Somalie, la mort au quotidien

En exil, l’écrivain Nuruddin Farah reste un fin observateur de son pays natal. Dans son nouveau roman, il raconte la vie sous la menace des balles, à Mogadiscio.

Couverture d' »Exils » de Nuruddin Farah. © D.R

Couverture d' »Exils » de Nuruddin Farah. © D.R

NICOLAS-MICHEL_2024

Publié le 15 avril 2010 Lecture : 6 minutes.

Près de vingt ans après la chute du dictateur militaire Siad Barré (1919-1995), la Somalie n’a pas réussi à établir un État de droit, ni même un État stable. Les Américains s’y sont cassé les dents en 1992-1993 lors de l’opération « Restore Hope », l’armée éthiopienne a quitté le pays après l’avoir occupé entre 2006 et 2009, et le gouvernement national de transition n’a quasi aucun pouvoir de contrôle sur un territoire où règnent en maîtres les chefs de guerre et les milices islamistes. Exilé depuis la fin des années 1970, l’écrivain Nuruddin Farah (65 ans) s’efforce, depuis, de maintenir son pays en vie grâce à la magie de l’écriture. Auteur reconnu dans le monde entier pour des textes comme Née de la côte d’Adam, Territoires ou Du lait aigre-doux, lauréat du prestigieux prix Neustadt, Farah s’intéresse tout particulièrement aux relations de pouvoir au niveau national, au sein de la famille, entre les clans et les sexes. Exils, son nouveau roman, vient tout juste d’être traduit en français aux éditions du Serpent à plumes (388 pages, 21 euros). Mieux qu’un article de presse ou qu’un documentaire de télévision, son texte souvent sombre permet de savoir à quoi ressemble le quotidien des Somaliens. En voici quelques bonnes feuilles.

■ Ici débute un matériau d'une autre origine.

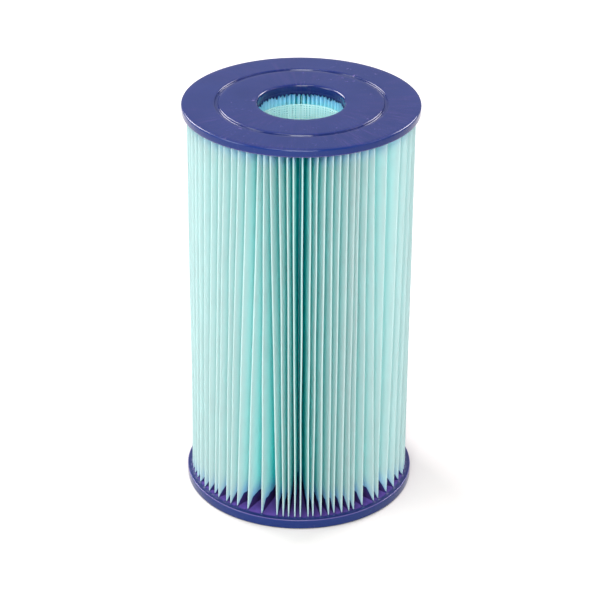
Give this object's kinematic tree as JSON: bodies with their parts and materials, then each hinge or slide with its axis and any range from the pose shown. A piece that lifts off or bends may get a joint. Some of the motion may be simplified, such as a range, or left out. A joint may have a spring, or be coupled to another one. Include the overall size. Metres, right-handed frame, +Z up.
{
  "type": "pleated filter cartridge",
  "caption": "Upright pleated filter cartridge: folded teal media in a closed ring between two soft blue annular end caps, with an open bore through the middle.",
  "frame": {"origin": "centre of the bottom cap's sealing face, which the cartridge stands on", "axes": "+Z up along the bore; -Y is the side seen at the front, +X to its right, and the media's end seam is at +Y"},
  "size_m": [0.142, 0.142, 0.254],
  "materials": {
    "end_cap": "satin soft cast plastic, violet blue",
    "media": "matt pale teal non-woven polyester, pleated",
    "seam_bead": "cloudy hot-melt bead",
    "netting": "fine pale extruded plastic net"
  },
  "bodies": {
    "root": {"top_end_cap": "end_cap", "bottom_end_cap": "end_cap", "pleated_media": "media", "media_end_seam": "seam_bead", "core_netting": "netting"}
  },
  "joints": []
}
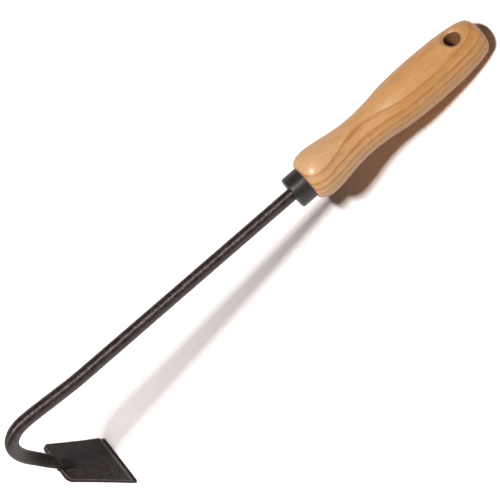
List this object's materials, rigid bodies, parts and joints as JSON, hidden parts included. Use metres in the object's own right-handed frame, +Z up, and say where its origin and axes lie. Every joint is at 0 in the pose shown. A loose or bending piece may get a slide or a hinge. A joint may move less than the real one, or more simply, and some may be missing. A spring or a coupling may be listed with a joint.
{
  "type": "hand draw hoe",
  "caption": "Short-handled draw hoe: a trapezoid blade welded to a swan-neck forged bar, steel ferrule and turned ash grip with a hanging hole.",
  "frame": {"origin": "centre of the bounding box's bottom: on the ground plane that the cutting edge and the butt of the handle rest on", "axes": "+X along the tool from the blade to the butt of the handle, +Y across the blade, +Z up from the ground"},
  "size_m": [0.386, 0.0422, 0.1256],
  "materials": {
    "ash_wood": "clear lacquered ash, semi-gloss, golden tan with grain along the handle",
    "ferrule_steel": "blackened steel, satin, dark warm grey",
    "forged_steel": "forged steel bar under a dark oil or lacquer, semi-gloss, slightly rough",
    "blade_steel": "dark steel plate under the same coating, faintly mottled, satin",
    "weld_steel": "dark coated weld bead, slightly lumpy"
  },
  "bodies": {
    "root": {"handle": "ash_wood", "ferrule": "ferrule_steel", "shank": "forged_steel", "blade": "blade_steel", "tongue_weld": "weld_steel", "heel_weld": "weld_steel"}
  },
  "joints": []
}
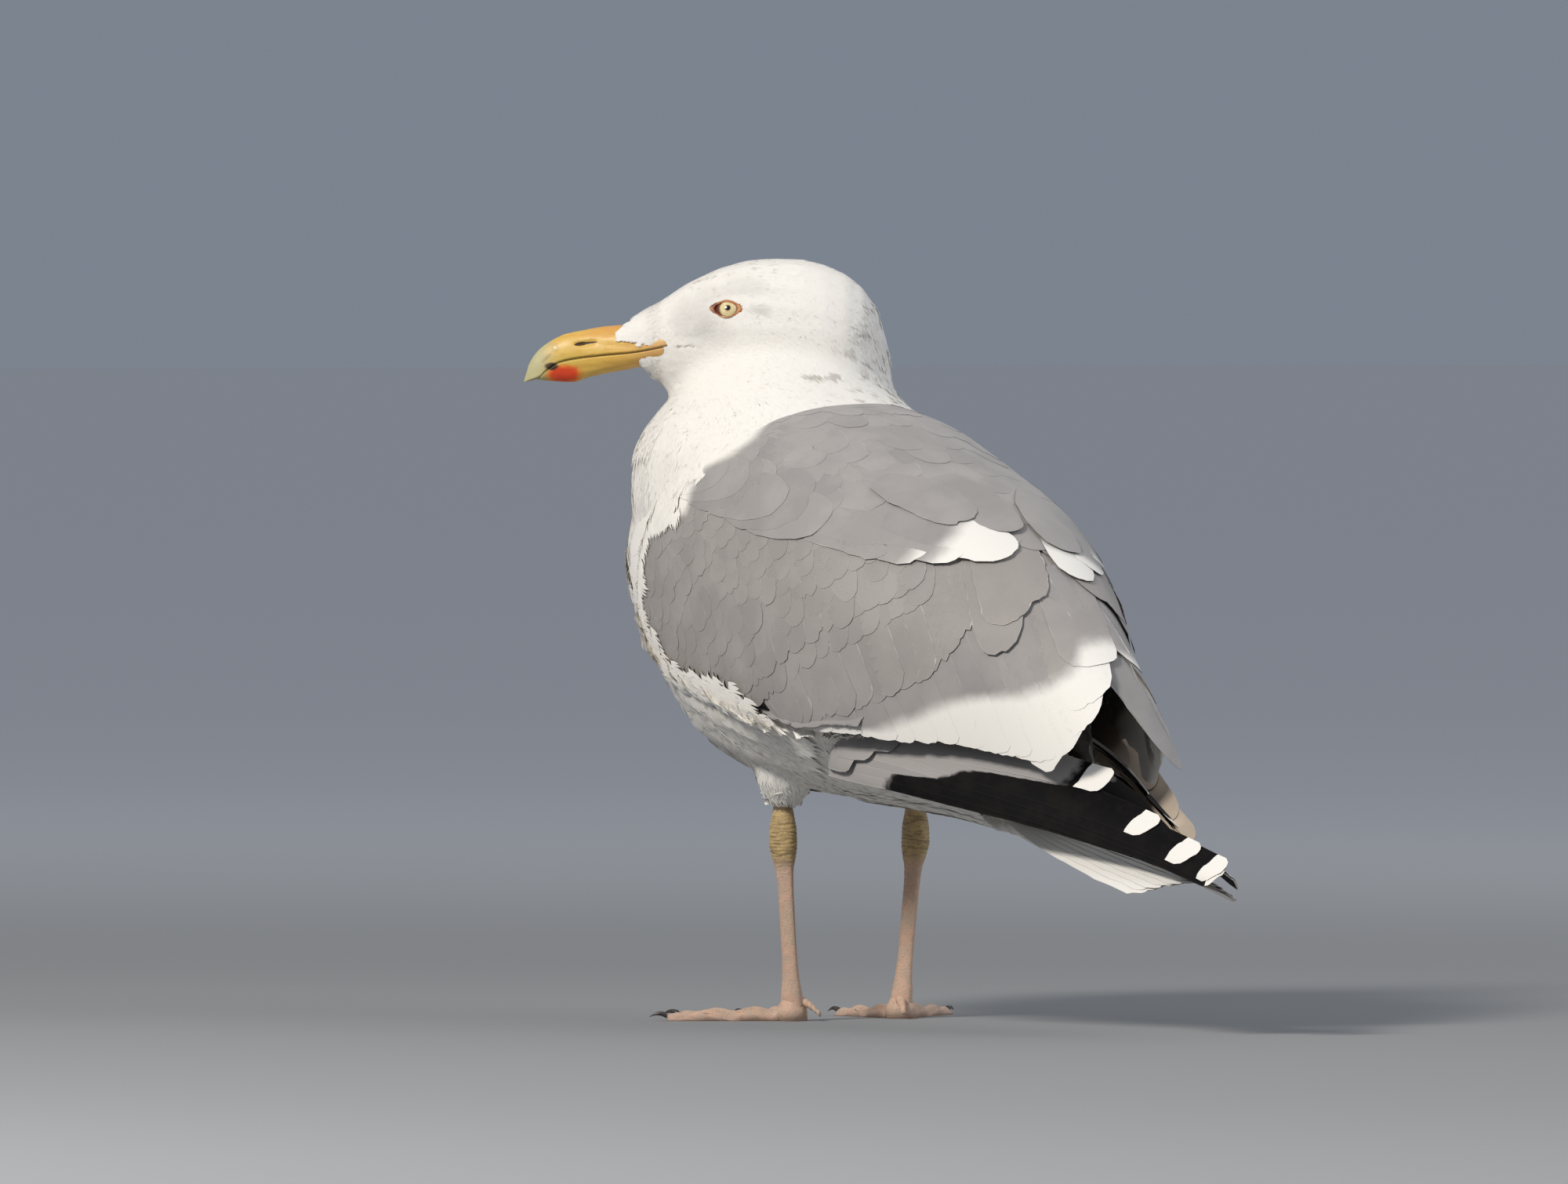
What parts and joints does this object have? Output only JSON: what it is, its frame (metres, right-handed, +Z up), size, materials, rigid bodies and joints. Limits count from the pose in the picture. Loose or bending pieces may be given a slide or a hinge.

L’une des plus anciennes ­villes d’Afrique au sud du Sahara, Mogadiscio­ avait connu des siècles de conflits, armée sur armée, toutes aussi dévastatrices les unes que les autres. Les Arabes étaient arrivés, ils s’étaient implantés sur la péninsule, avaient développé le commerce tout en propageant la foi islamique ; les Italiens leur avaient succédé, puis les Russes et plus récemment les Américains, survoltés, à la gâchette facile. Mogadiscio connaîtrait-elle jamais la paix ? Ses habitants retrouveraient-ils un jour ce bien précieux ?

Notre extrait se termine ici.